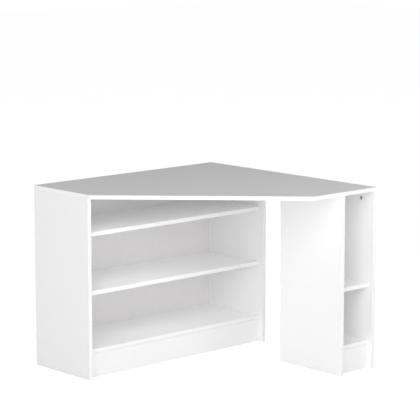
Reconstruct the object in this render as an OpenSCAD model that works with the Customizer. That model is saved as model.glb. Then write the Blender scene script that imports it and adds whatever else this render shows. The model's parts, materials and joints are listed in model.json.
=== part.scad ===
// Corner desk for a room corner. A five-sided desktop stands on a low bookcase
// along the back wall and on a narrow pedestal at the front end of the side wall.
// Every piece is a board, an edging strip or a fitting of its own.
// Millimetres, +Z up. The origin is on the floor, below the middle of the
// square that the desktop is cut from. The room's corner is at +X, +Y.

/* [Desktop] */
// Length of the desktop along the back wall
desk_w = 980; // [900:10:1200]
// Length of the desktop along the side wall
desk_d = 980; // [900:10:1200]
// Depth of the desktop at its left end
left_depth = 360; // [350:5:450]
// Width of the desktop at its front end
front_w = 360; // [330:5:450]
// Height of the work surface
desk_h = 750; // [730:5:790]

/* [Boards] */
// Thickness of every coated chipboard
board_t = 16; // [15:0.5:19]
// Thickness of the edging strips
edging_t = 1; // [0.8:0.1:2]
// Radius of the edging's two outer arrises
arris_r = 0.6; // [0.3:0.1:0.8]
// Thickness of the hardboard backs
back_t = 3; // [2.5:0.5:4]
// Width of the rebates that the hardboard backs lie in
rebate_w = 8; // [6:0.5:10]
// Gap between a hardboard back and the sides of its rebates
back_side_gap = 0.5; // [0.2:0.1:2]
// Gap between a hardboard back and the desktop above it
back_top_gap = 1; // [0.5:0.5:4]

/* [Bookcase] */
// Depth of the bookcase from the wall to its panels' front edges
book_depth = 345; // [300:5:350]
// Clear height over the bottom shelves
lower_clear = 222; // [180:1:235]
// Clear height over the bookcase's middle shelf
middle_clear = 222; // [180:1:235]

/* [Pedestal] */
// Outer width of the pedestal
pedestal_w = 200; // [190:5:320]
// Depth of the pedestal from its back to its panels' front edges
pedestal_depth = 345; // [300:5:400]

/* [Shelves and plinths] */
// Setback of shelves and plinths from the panels' front edges
recess = 25; // [10:1:40]
// Height of the plinths
plinth_h = 99; // [89:1:119]
// Gap between a plinth and the bottom shelf above it
plinth_gap = 1; // [0:0.5:2]

/* [Rows of fittings] */
// Distance from a panel's front or rear edge to its first row of holes
first_row = 37; // [34:1:45]
// Distance between rows of holes
row_pitch = 32; // [28:1:36]
// Length of plinth for each dowel up into the bottom shelf
plinth_dowel_pitch = 316; // [200:10:400]

/* [Cam locks] */
// Diameter of a cam lock
cam_d = 15; // [14:0.5:16]
// Thickness of board left behind a cam lock
cam_floor = 3.7; // [3:0.1:4]
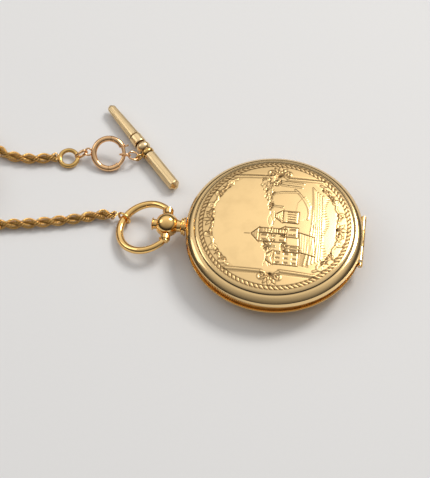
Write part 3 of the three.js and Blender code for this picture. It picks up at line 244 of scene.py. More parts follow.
@dataclass(frozen=True)
class PlainFinish:
    """A finish that isn't metal: enamel, paint or glass."""

    name: str
    color: Point
    roughness: float = 0.15
    glass: bool = False

    @cache
    def material(self) -> bpy.types.Material:
        """Builds the material once and returns it."""
        made, g, shader = Graph.material(self.name)
        g.feed(shader, {"Roughness": self.roughness, "Base Color": (*self.color, 1.0)})
        if self.glass:
            g.feed(shader, {"Transmission Weight": 1.0, "IOR": 1.45})
            return made
        amounts = {"Roughness": self.roughness, "Spread": 0.06}
        wear = g.add("ShaderNodeGroup", amounts, node_tree=wear_group())
        g.feed(shader, {"Roughness": wear.outputs["Roughness"]})
        return made


GOLD = MetalFinish("polished_gold", (0.94, 0.6, 0.22), (0.42, 0.22, 0.07), 0.06, 0.05, 0.02, 0.1)
# The case middle's darker gold is painted shade between the reeds.
BAND_SHADE_GOLD = MetalFinish("band_gold_painted_shade", (0.55, 0.33, 0.11), (0.2, 0.1, 0.03), 0.22, 0.08, 0.03, 0.3)
JUMP_GOLD = MetalFinish("dark_gold", (0.78, 0.5, 0.17), (0.25, 0.13, 0.04), 0.16, 0.1, 0.03, 0.35)
# The engraved lid's shade colour is painted shade in its cuts, beside its ridges, on walls, roofs and
# windows, and on its rim.
LID_GOLD = MetalFinish(
    "engraved_gold", (0.95, 0.67, 0.32), (0.1, 0.04, 0.008), 0.1, 0.08, 0.02, 0.1, "shade_and_oxide_mark", "brushed"
)
ROPE_GOLD = MetalFinish("chain_gold", (0.9, 0.56, 0.18), (0.3, 0.15, 0.04), 0.12, 0.12, 0.03, 0.3)
# A dark core of painted shade filling the rope's gaps; the same dark gold also marks the clasp's real seams.
SHADE_CORE_AND_SEAM_GOLD = MetalFinish("rope_shade_core_and_seam", (0.14, 0.065, 0.015), (0.05, 0.025, 0.01), 0.4, 0.1, 0.03, 0.5)
BAR_GOLD = MetalFinish(
    "bar_gold", (0.88, 0.66, 0.36), (0.12, 0.06, 0.025), 0.26, 0.1, 0.04, 0.12, "shade_and_oxide_mark"
)
ROSE_GOLD = MetalFinish("clasp_rose_gold", (0.89, 0.56, 0.29), (0.30, 0.12, 0.06), 0.12, 0.1, 0.03, 0.25)
GILT = MetalFinish("frosted_gilt", (0.83, 0.63, 0.30), (0.45, 0.30, 0.12), 0.34, 0.1, 0.06, 0.2)
STEEL = MetalFinish("worked_steel", (0.62, 0.63, 0.65), (0.30, 0.30, 0.31), 0.16, 0.08, 0.02, 0.2)
BLUED = MetalFinish("heat_blued_steel", (0.012, 0.03, 0.2), (0.03, 0.015, 0.1), 0.2, 0.06, 0.01, 0.3)
ENAMEL = PlainFinish("white_enamel", (0.86, 0.85, 0.81), 0.12)
BLACK = PlainFinish("black_enamel", (0.015, 0.015, 0.016), 0.25)
CRYSTAL = PlainFinish("watch_glass", (1.0, 1.0, 1.0), 0.01, True)


# ---- Mesh helpers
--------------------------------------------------
▶ What is asked: Copy all the lines, exactly.

▶ Full answer:
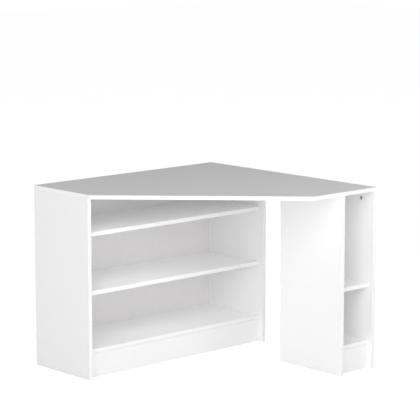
Reconstruct the object in this render as an OpenSCAD model that works with the Customizer. That model is saved as model.glb. Then write the Blender scene script that imports it and adds whatever else this render shows. The model's parts, materials and joints are listed in model.json.
=== part.scad ===
// Corner desk for a room corner. A five-sided desktop stands on a low bookcase
// along the back wall and on a narrow pedestal at the front end of the side wall.
// Every piece is a board, an edging strip or a fitting of its own.
// Millimetres, +Z up. The origin is on the floor, below the middle of the
// square that the desktop is cut from. The room's corner is at +X, +Y.

/* [Desktop] */
// Length of the desktop along the back wall
desk_w = 980; // [900:10:1200]
// Length of the desktop along the side wall
desk_d = 980; // [900:10:1200]
// Depth of the desktop at its left end
left_depth = 360; // [350:5:450]
// Width of the desktop at its front end
front_w = 360; // [330:5:450]
// Height of the work surface
desk_h = 750; // [730:5:790]

/* [Boards] */
// Thickness of every coated chipboard
board_t = 16; // [15:0.5:19]
// Thickness of the edging strips
edging_t = 1; // [0.8:0.1:2]
// Radius of the edging's two outer arrises
arris_r = 0.6; // [0.3:0.1:0.8]
// Thickness of the hardboard backs
back_t = 3; // [2.5:0.5:4]
// Width of the rebates that the hardboard backs lie in
rebate_w = 8; // [6:0.5:10]
// Gap between a hardboard back and the sides of its rebates
back_side_gap = 0.5; // [0.2:0.1:2]
// Gap between a hardboard back and the desktop above it
back_top_gap = 1; // [0.5:0.5:4]

/* [Bookcase] */
// Depth of the bookcase from the wall to its panels' front edges
book_depth = 345; // [300:5:350]
// Clear height over the bottom shelves
lower_clear = 222; // [180:1:235]
// Clear height over the bookcase's middle shelf
middle_clear = 222; // [180:1:235]

/* [Pedestal] */
// Outer width of the pedestal
pedestal_w = 200; // [190:5:320]
// Depth of the pedestal from its back to its panels' front edges
pedestal_depth = 345; // [300:5:400]

/* [Shelves and plinths] */
// Setback of shelves and plinths from the panels' front edges
recess = 25; // [10:1:40]
// Height of the plinths
plinth_h = 99; // [89:1:119]
// Gap between a plinth and the bottom shelf above it
plinth_gap = 1; // [0:0.5:2]

/* [Rows of fittings] */
// Distance from a panel's front or rear edge to its first row of holes
first_row = 37; // [34:1:45]
// Distance between rows of holes
row_pitch = 32; // [28:1:36]
// Length of plinth for each dowel up into the bottom shelf
plinth_dowel_pitch = 316; // [200:10:400]

/* [Cam locks] */
// Diameter of a cam lock
cam_d = 15; // [14:0.5:16]
// Thickness of board left behind a cam lock
cam_floor = 3.7; // [3:0.1:4]
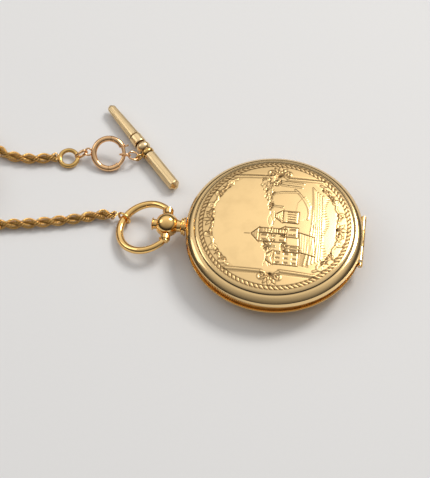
Write part 3 of the three.js and Blender code for this picture. It picks up at line 244 of scene.py. More parts follow.
@dataclass(frozen=True)
class PlainFinish:
    """A finish that isn't metal: enamel, paint or glass."""

    name: str
    color: Point
    roughness: float = 0.15
    glass: bool = False

    @cache
    def material(self) -> bpy.types.Material:
        """Builds the material once and returns it."""
        made, g, shader = Graph.material(self.name)
        g.feed(shader, {"Roughness": self.roughness, "Base Color": (*self.color, 1.0)})
        if self.glass:
            g.feed(shader, {"Transmission Weight": 1.0, "IOR": 1.45})
            return made
        amounts = {"Roughness": self.roughness, "Spread": 0.06}
        wear = g.add("ShaderNodeGroup", amounts, node_tree=wear_group())
        g.feed(shader, {"Roughness": wear.outputs["Roughness"]})
        return made


GOLD = MetalFinish("polished_gold", (0.94, 0.6, 0.22), (0.42, 0.22, 0.07), 0.06, 0.05, 0.02, 0.1)
# The case middle's darker gold is painted shade between the reeds.
BAND_SHADE_GOLD = MetalFinish("band_gold_painted_shade", (0.55, 0.33, 0.11), (0.2, 0.1, 0.03), 0.22, 0.08, 0.03, 0.3)
JUMP_GOLD = MetalFinish("dark_gold", (0.78, 0.5, 0.17), (0.25, 0.13, 0.04), 0.16, 0.1, 0.03, 0.35)
# The engraved lid's shade colour is painted shade in its cuts, beside its ridges, on walls, roofs and
# windows, and on its rim.
LID_GOLD = MetalFinish(
    "engraved_gold", (0.95, 0.67, 0.32), (0.1, 0.04, 0.008), 0.1, 0.08, 0.02, 0.1, "shade_and_oxide_mark", "brushed"
)
ROPE_GOLD = MetalFinish("chain_gold", (0.9, 0.56, 0.18), (0.3, 0.15, 0.04), 0.12, 0.12, 0.03, 0.3)
# A dark core of painted shade filling the rope's gaps; the same dark gold also marks the clasp's real seams.
SHADE_CORE_AND_SEAM_GOLD = MetalFinish("rope_shade_core_and_seam", (0.14, 0.065, 0.015), (0.05, 0.025, 0.01), 0.4, 0.1, 0.03, 0.5)
BAR_GOLD = MetalFinish(
    "bar_gold", (0.88, 0.66, 0.36), (0.12, 0.06, 0.025), 0.26, 0.1, 0.04, 0.12, "shade_and_oxide_mark"
)
ROSE_GOLD = MetalFinish("clasp_rose_gold", (0.89, 0.56, 0.29), (0.30, 0.12, 0.06), 0.12, 0.1, 0.03, 0.25)
GILT = MetalFinish("frosted_gilt", (0.83, 0.63, 0.30), (0.45, 0.30, 0.12), 0.34, 0.1, 0.06, 0.2)
STEEL = MetalFinish("worked_steel", (0.62, 0.63, 0.65), (0.30, 0.30, 0.31), 0.16, 0.08, 0.02, 0.2)
BLUED = MetalFinish("heat_blued_steel", (0.012, 0.03, 0.2), (0.03, 0.015, 0.1), 0.2, 0.06, 0.01, 0.3)
ENAMEL = PlainFinish("white_enamel", (0.86, 0.85, 0.81), 0.12)
BLACK = PlainFinish("black_enamel", (0.015, 0.015, 0.016), 0.25)
CRYSTAL = PlainFinish("watch_glass", (1.0, 1.0, 1.0), 0.01, True)


# ---- Mesh helpers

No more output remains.